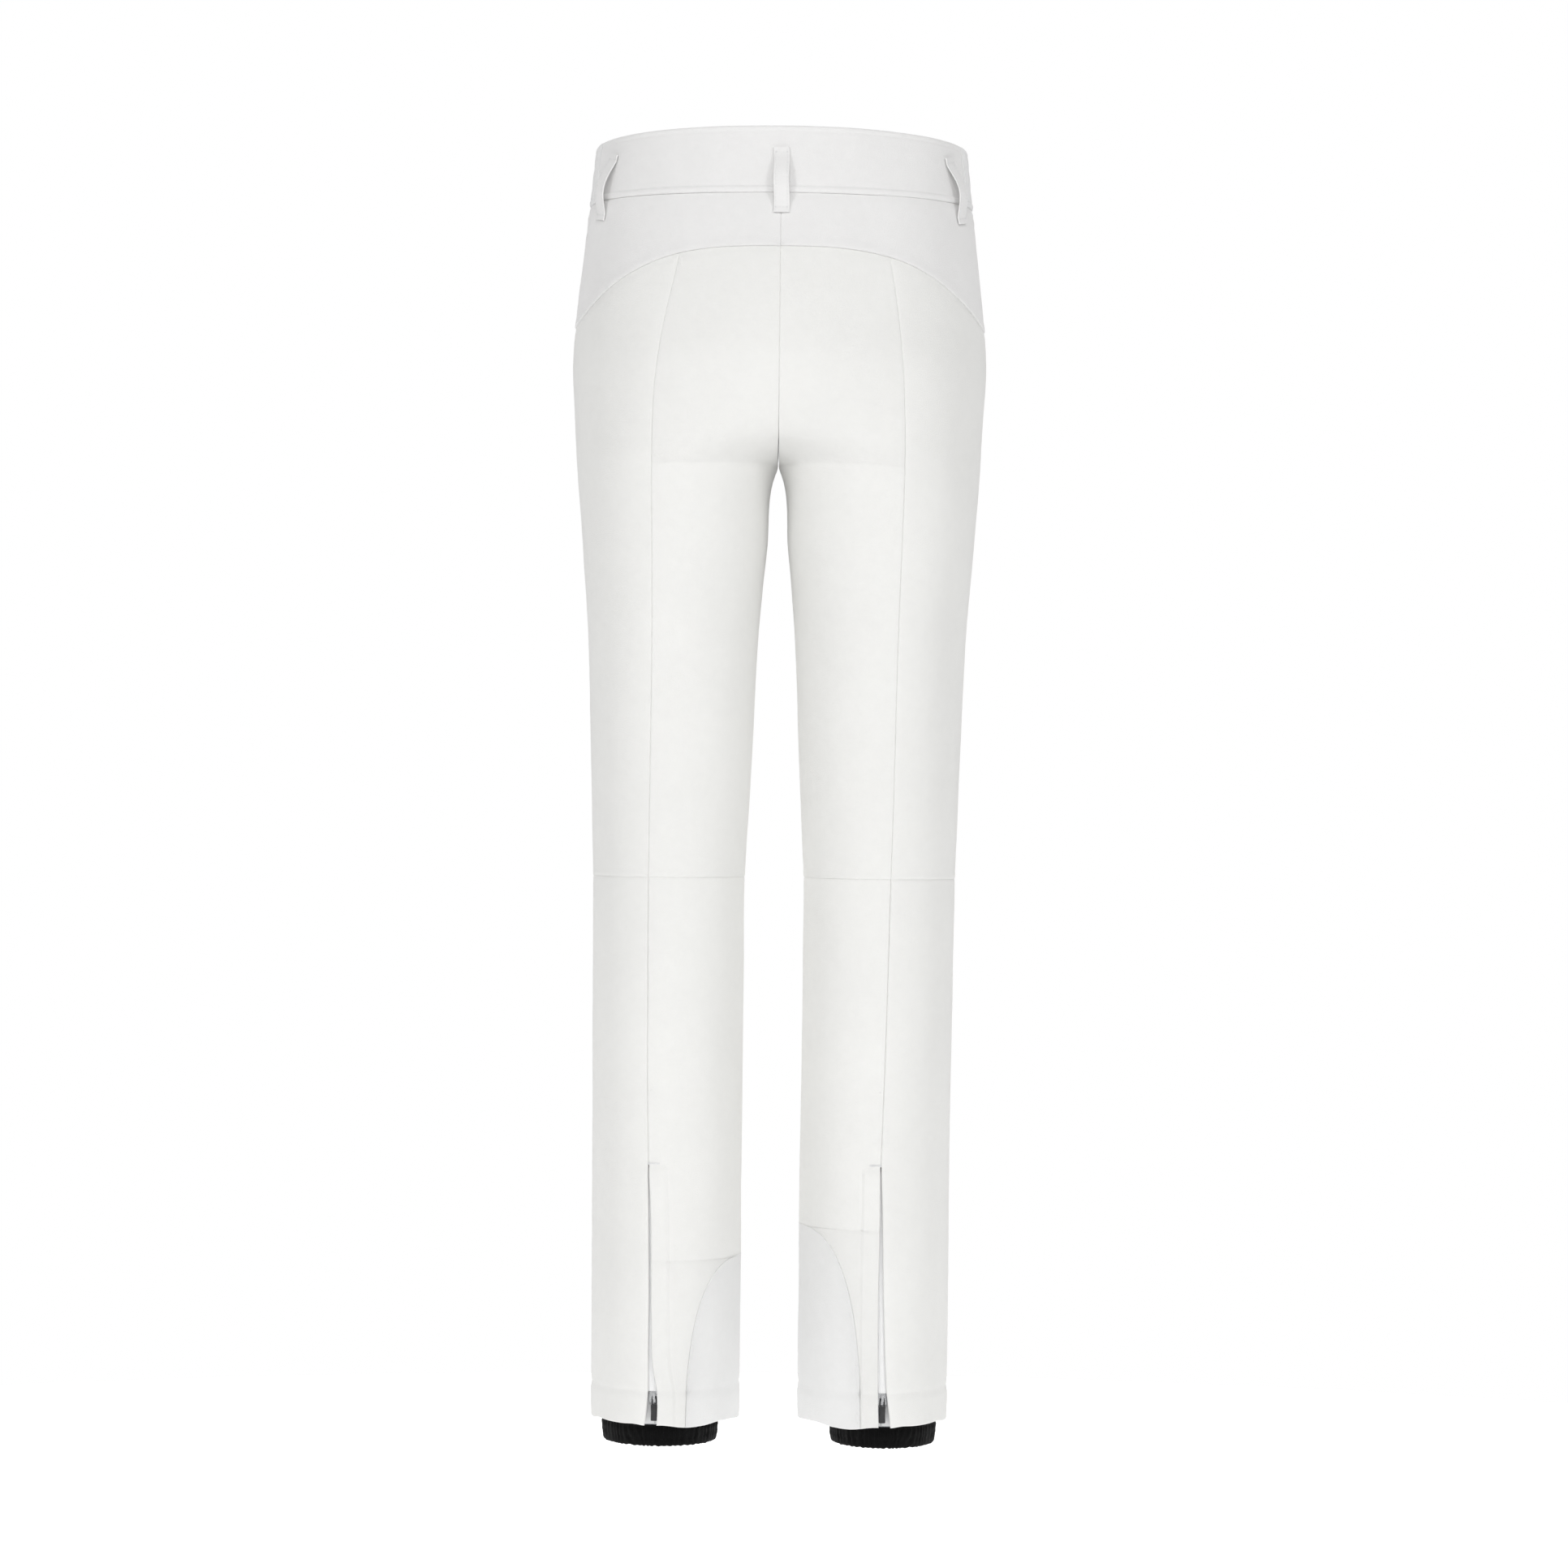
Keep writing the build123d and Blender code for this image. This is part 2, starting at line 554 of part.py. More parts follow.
def make_hem_facing():
    """The turned-up hem inside the left leg, which stops at either side of the zip."""
    low_leg = at_level(KNEE, HEM, HEM.z + HEM_ALLOWANCE)
    facing = shell_of([low_leg, HEM], SHELL, HEM_FACING)
    behind = HEM_ZIP._replace(plane=HEM_ZIP.plane.offset(-GUSSET_DEPTH - GUSSET - RECESS))
    return slot_cut(facing, behind, -10.0, HEM_ZIP_LENGTH, GUSSET_WIDTH / 2 + 1.0)


def make_pocket_bag():
    """The bag behind the hand pocket: a flat pouch that follows the front panel."""
    with BuildPart() as half:
        add(shell_of(UPPER_GIRTHS, BAG_DEPTH, BAG).part)
        split(bisect_by=Plane.YZ, keep=Keep.TOP)
    with BuildSketch() as outline:
        with Locations(((BAG_INNER_X + BAG_OUTER_X) / 2, (BAG_TOP + BAG_BOTTOM) / 2)):
            RectangleRounded(BAG_OUTER_X - BAG_INNER_X, BAG_TOP - BAG_BOTTOM, 20.0)
    return face_cut(half, outline.sketch, -REACH, SEAM_Y - 10.0)


# ---- zips ----
def make_zip_tapes(place):
    """The two woven tapes, side by side with the chain's gap between them."""
    with BuildPart() as tapes:
        with BuildSketch(place.plane):
            for side in (-1, 1):
                with Locations((side * (COIL_GAP + TAPE_WIDTH / 2), place.length / 2)):
                    Rectangle(TAPE_WIDTH, place.length - 4.0)
        extrude(amount=-TAPE)
    return tapes


def make_zip_coils(place):
    """The two coils sewn to the tapes' inner edges."""
    with BuildPart() as coils:
        across = Plane(origin=place.plane.from_local_coords(Vector(0, 4.0, 0)),
                       x_dir=place.plane.x_dir, z_dir=place.plane.y_dir)
        with BuildSketch(across):
            for side in (-1, 1):
                with Locations((side * (COIL_GAP + COIL_WIDTH / 2), -COIL_HEIGHT / 2)):
                    RectangleRounded(COIL_WIDTH, COIL_HEIGHT, 0.5)
        extrude(amount=place.length - 8.0)
    return coils


def make_slider(place):
    """Two plates round the chain, joined by the neck between the coils, with a bridge on top."""
    inner_top = COIL_HEIGHT + SLIDER_CLEARANCE
    inner_low = -TAPE - SLIDER_CLEARANCE
    top = inner_top + SLIDER_PLATE
    channel = COIL_GAP + COIL_WIDTH + SLIDER_CLEARANCE
    with BuildPart() as slider:
        for base, height in ((inner_low - SLIDER_PLATE, SLIDER_PLATE), (inner_top, SLIDER_PLATE)):
            with BuildSketch(place.plane.offset(base)):
                with Locations((0, place.rest)):
                    RectangleRounded(SLIDER_WIDTH, SLIDER_LENGTH, 1.6)
            extrude(amount=height)
        with BuildSketch(place.plane.offset(SLIDER_CLEARANCE)):
            for side in (-1, 1):
                with Locations((side * (channel + SLIDER_WIDTH / 2) / 2, place.rest)):
                    Rectangle(SLIDER_WIDTH / 2 - channel, SLIDER_LENGTH - 3.4)
        extrude(amount=inner_top - SLIDER_CLEARANCE + SLIDER_PLATE / 2)
        with BuildSketch(place.plane.offset(inner_low - SLIDER_PLATE / 2)):
            with Locations((0, place.rest + 2.0)):
                Rectangle(NECK_WIDTH, NECK_LENGTH)
        extrude(amount=inner_top - inner_low + SLIDER_PLATE)
        with BuildSketch(place.plane.offset(top - SLIDER_PLATE / 2)):
            with Locations((0, place.rest)):
                RectangleRounded(BRIDGE_WIDTH, BRIDGE_LENGTH, 0.6)
        extrude(amount=pin_height() - top + SLIDER_PLATE / 2 + 1.2)
        with BuildSketch(pin_plane(place)):
            Circle(PIN_RADIUS + PIN_CLEARANCE)
        extrude(amount=2 * BRIDGE_WIDTH, mode=Mode.SUBTRACT)
    return slider


def pin_height():
    """The puller's pin above the tape plane."""
    return COIL_HEIGHT + SLIDER_CLEARANCE + SLIDER_PLATE + PULLER / 2 + 0.25


def pin_plane(place):
    """A plane across the slider whose z runs along the puller's pin, one bridge width before it."""
    origin = place.plane.from_local_coords(Vector(-BRIDGE_WIDTH, place.rest, pin_height()))
    return Plane(origin=origin, x_dir=place.plane.y_dir, z_dir=place.plane.x_dir)


def make_puller(place):
    """A clevis on its pin, with a moulded grip that hangs below it."""
    pin_half = BRIDGE_WIDTH / 2 + 0.25 + ARM_WIDTH
    grip_top = ARM_LENGTH - 1.2
    grip_length = PULLER_LENGTH - grip_top
    with BuildPart() as puller:
        with BuildSketch(place.plane.offset(pin_height() - PULLER / 2)):
            for side in (-1, 1):
                with Locations((side * (pin_half - ARM_WIDTH / 2), place.rest - ARM_LENGTH / 2)):
                    Rectangle(ARM_WIDTH, ARM_LENGTH)
            with Locations((0, place.rest - grip_top - grip_length / 2)):
                RectangleRounded(PULLER_WIDTH, grip_length, 0.8)
        extrude(amount=PULLER)
        across = place.plane.from_local_coords(Vector(-pin_half, place.rest, pin_height()))
        axis = Plane(origin=across, x_dir=place.plane.y_dir, z_dir=place.plane.x_dir)
        for offset in (0.0, 2 * pin_half - ARM_WIDTH):
            with BuildSketch(axis.offset(offset)):
                Circle(PULLER / 2)
            extrude(amount=ARM_WIDTH)
        with BuildSketch(axis):
            Circle(PIN_RADIUS)
        extrude(amount=2 * pin_half)
    return puller


def make_gusset(place):
    """The cloth strip behind a recessed zip."""
    with BuildPart() as strip:
        with BuildSketch(place.plane.offset(-GUSSET_DEPTH)):
            with Locations((0, place.length / 2)):
                Rectangle(GUSSET_WIDTH, place.length - 2.0)
        extrude(amount=-GUSSET)
    return strip


# ---- gaiters ----
def make_gaiter():
    """The sleeve sewn inside the leg, and its elastic cuff."""
    top = at_level(KNEE, HEM, -SLEEVE_TOP_DROP)
    hung = Girth(top.z, top.cx, top.cy, top.a - SHELL - STANDOFF, top.b - SHELL - STANDOFF)
    cuff_low = Girth(-GAITER_DROP, CUFF_X, CUFF_Y, CUFF_HALF_WIDTH, CUFF_HALF_DEPTH)
    cuff_top = cuff_low._replace(z=-GAITER_DROP + CUFF_HEIGHT)
    neck = Girth(-SLEEVE_NECK_DROP, (top.cx + CUFF_X) / 2, (top.cy + CUFF_Y) / 2 - 1.0,
                 SLEEVE_NECK_HALF_WIDTH, SLEEVE_NECK_HALF_DEPTH)
    return {"gaiter_sleeve": shell_of([hung, neck, cuff_top], 0.0, SLEEVE),
            "gaiter_cuff": shell_of([cuff_top, cuff_low], 0.0, CUFF)}


def mirrored(shape):
    """The same piece on the wearer's other side."""
    with BuildPart() as other:
        mirror(shape.part, about=Plane.YZ)
    return other


def both(shape):
    """A piece and its mirror image as one."""
    with BuildPart() as two:
        add(shape.part)
        mirror(shape.part, about=Plane.YZ)
    return two


def main():
    os.makedirs("parts", exist_ok=True)
    pieces = make_waistband()
    pieces["waist_tab"] = drill(pieces["waist_tab"], BARREL_RADIUS + 0.1)
    pieces["waistband_front_right"] = drill(pieces["waistband_front_right"], STUD_RADIUS + 0.1)
    pieces.update(make_snaps())
    for name, angle in LOOP_ANGLES.items():
        pieces[f"belt_loop_{name}"] = make_belt_loop(angle)
    pieces["hanger_loops"] = make_hanger_loops()
    pieces["fly_zip_tapes"] = make_zip_tapes(FLY_ZIP)
    pieces["fly_zip_coils"] = make_zip_coils(FLY_ZIP)
    pieces["fly_slider"] = make_slider(FLY_ZIP)
    pieces["fly_puller"] = make_puller(FLY_ZIP)
    pieces["fly_shield"] = make_gusset(FLY_ZIP)

    pieces["pocket_zip_tapes"] = both(make_zip_tapes(POCKET_ZIP))
    pieces["pocket_zip_coils"] = both(make_zip_coils(POCKET_ZIP))
    pieces["pocket_bags"] = both(make_pocket_bag())
    pieces["hem_facings"] = both(make_hem_facing())

    left = make_upper_panels()
    left.update(make_lower_panels())
    left.update(make_gaiter())
    left["hem_zip_tapes"] = make_zip_tapes(HEM_ZIP)
    left["hem_zip_coils"] = make_zip_coils(HEM_ZIP)
    left["hem_gusset"] = make_gusset(HEM_ZIP)
    for name, place in (("hem", HEM_ZIP), ("pocket", POCKET_ZIP)):
        left[f"{name}_slider"] = make_slider(place)
        left[f"{name}_puller"] = make_puller(place)
    for name, shape in left.items():
        pieces[f"{name}_left"] = shape
        pieces[f"{name}_right"] = mirrored(shape)

    for name, piece in pieces.items():
        piece.part.label = name
        export_step(piece.part, f"parts/{name}.step")
    print(len(pieces), "pieces")


main()
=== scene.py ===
"""Looks of the ski pants. Lengths in the helpers are millimetres; meshes are stored in metres."""
import math
import bpy
import numpy as np
from mathutils import Matrix, Vector
from mathutils.kdtree import KDTree


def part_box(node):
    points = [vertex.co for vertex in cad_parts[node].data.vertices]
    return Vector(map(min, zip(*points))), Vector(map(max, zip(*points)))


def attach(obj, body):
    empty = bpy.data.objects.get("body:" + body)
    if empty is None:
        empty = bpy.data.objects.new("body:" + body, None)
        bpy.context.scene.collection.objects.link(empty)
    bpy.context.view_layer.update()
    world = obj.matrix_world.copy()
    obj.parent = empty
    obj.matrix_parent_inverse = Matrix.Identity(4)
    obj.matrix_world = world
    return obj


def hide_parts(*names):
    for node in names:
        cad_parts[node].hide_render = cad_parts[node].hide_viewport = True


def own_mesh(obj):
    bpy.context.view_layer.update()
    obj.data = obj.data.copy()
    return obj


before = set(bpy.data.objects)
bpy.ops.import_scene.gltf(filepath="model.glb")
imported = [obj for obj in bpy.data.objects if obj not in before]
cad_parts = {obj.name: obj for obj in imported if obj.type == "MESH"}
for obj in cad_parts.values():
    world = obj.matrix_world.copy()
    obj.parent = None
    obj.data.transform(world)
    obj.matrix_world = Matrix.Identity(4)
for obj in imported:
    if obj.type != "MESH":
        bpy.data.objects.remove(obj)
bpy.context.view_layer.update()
MM = 0.001
SIDES = (("left", 1.0), ("right", -1.0))

# ---------------------------------------------------------------- the body, as in the CAD
SEAM_Y = 5.0
SHELL = 1.8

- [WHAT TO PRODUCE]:
The first line to be transcribed is the one containing "for name, piece", and the last is the one containing "if empty is". Transcribe exactly those lines and nothing else.

- [RESPONSE TO THE EXERCISE]:
    for name, piece in pieces.items():
        piece.part.label = name
        export_step(piece.part, f"parts/{name}.step")
    print(len(pieces), "pieces")


main()
=== scene.py ===
"""Looks of the ski pants. Lengths in the helpers are millimetres; meshes are stored in metres."""
import math
import bpy
import numpy as np
from mathutils import Matrix, Vector
from mathutils.kdtree import KDTree


def part_box(node):
    points = [vertex.co for vertex in cad_parts[node].data.vertices]
    return Vector(map(min, zip(*points))), Vector(map(max, zip(*points)))


def attach(obj, body):
    empty = bpy.data.objects.get("body:" + body)
    if empty is None:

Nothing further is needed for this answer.